大家请注意,刘禹锡为何特别强调这些炙手可热、人人热捧的桃树是在自己被贬谪之后才栽种的?联系他的背景,豁然开朗,原来这桃树,比喻的是满朝的新贵,而这些新贵,都是在刘禹锡等一心为国的人被远贬了之后,才上位的。这些新贵有什么可炫耀跋扈的?刘禹锡他们早就见过这阵仗!骂人都不带脏字的。而且,他的挑衅里,还为他一生的老朋友柳宗元抱不平,毕竟当年柳宗元与他一道被远贬,在那样的危急时刻,柳宗元给皇帝上了一道表,内容是刘禹锡的母亲年事已高,他愿意把自己的流放地与刘禹锡对调,因为自己的流放地柳州(今广西柳州)离长安近些,而刘禹锡的流放地播州(今贵州遵义)就相当于一去无回。结果,这成了中唐历史上一段真正的文人佳话,要知道,任何时代都有背叛与出卖者、忘恩负义者,太多人把权势与金钱看成是一辈子的追求。这段佳话碰到了最好的主角,特别感人。虽然皇帝最终没有同意,但还是做了一些人道的处理,把刘禹锡流放到了一个较近的州。
那刘禹锡再回来是不是就很老实了?你想多了。十四年后,他又回京做官,又来到玄都观,又写了一首诗,其中有两句:
种桃道士归何处?前度刘郎今又来。
——《再游玄都观》
“老道呀老道,你去哪儿了?我刘禹锡又回来了!”“又”字一出,比当年更硬气,有本事这次把刘禹锡发配到月亮上去!我知道这样做的代价,当年我上学的时候,要经过别人家的地盘,当时比较流行的是梁山好汉的谋生方式,有些比较霸道的同学在他们村的路口聚集一些伙伴,要收买路钱。我拒绝缴纳,有天落了单,于是寡不敌众地一通乱战,很受伤。但是,置之死地而后生,我索性就豁出去了,以后主动找那帮家伙打架,尤其是对那个大头领,见一次打一次,不论胜败,总要打上一架。半年下来,再从这里过,大家都客客气气成了朋友,每次握手时间都比别人长,而且热烈。刘禹锡倔强得很,可是命没有那么好,我遇到过值得尊敬的敌人,他没有。
这两首诗歌反映出来的百折不挠精神与《陋室铭》很相似,以打不死的态度活到老,这很符合刘禹锡的风格。即便不是,就这些诗歌,也同样有高度。
那么,刘禹锡的底气与利器是什么?毫无疑问——德行。
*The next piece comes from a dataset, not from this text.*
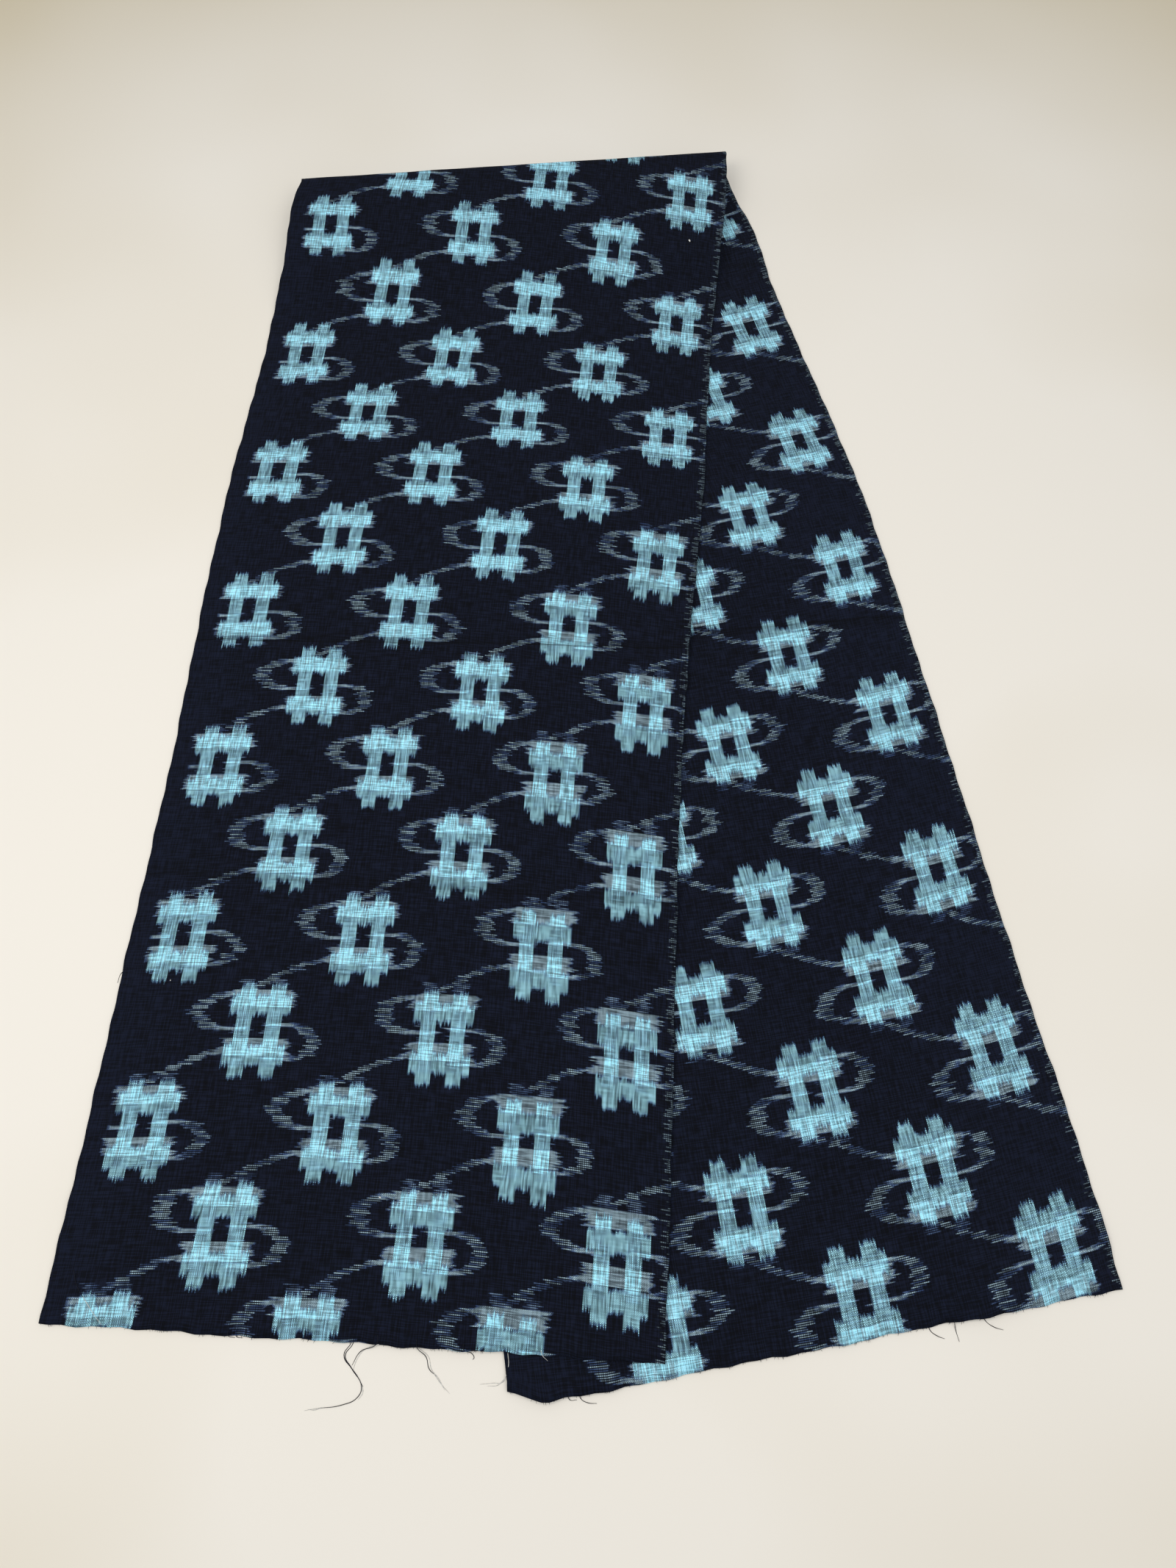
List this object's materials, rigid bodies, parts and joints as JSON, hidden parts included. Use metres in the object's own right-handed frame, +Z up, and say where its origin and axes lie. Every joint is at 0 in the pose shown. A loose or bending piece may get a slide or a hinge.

这个才是硬道理。
我想起了一部电影里的台词,北野武说:“虽然艰苦卓绝,可是我依然选择滚烫的生活。”
(1) 陋室:简陋的屋子。铭:古代刻在器物上用来警诫自己或称述功德的文字,叫“铭”,后来成为一种文体。这种文体一般用骈句,句式较为整齐,朗朗上口。
(2) 惟吾德馨(xīn):形容道德高尚。馨,散布很远的香气,这里指(品德)高尚。《尚书·君陈》:“黍稷非馨,明德惟馨。”
(3) 鸿儒(hóngrú):大儒,这里指博学的人。鸿,同“洪”,大。儒,旧指读书人。
(4) 白丁:平民。这里指没有什么学问的人。
(5) 金经:现今学术界仍存在争议,大多数学者认为是指佛经《金刚经》。
(6) 南阳诸葛庐,西蜀子云亭:南阳有诸葛亮的草庐,西蜀有扬子云的亭子。这两句是说,诸葛庐和子云亭都很简陋,因为居住的人很有名,所以受到人们的景仰。诸葛亮,字孔明,三国时蜀汉丞相,著名的政治家和军事家,出仕前曾隐居南阳卧龙岗中。扬雄,字子云,西汉时文学家,蜀郡成都人。庐,简陋的小屋子。
(7) 详见卞孝萱著《刘禹锡年谱》,中华书局1963年版。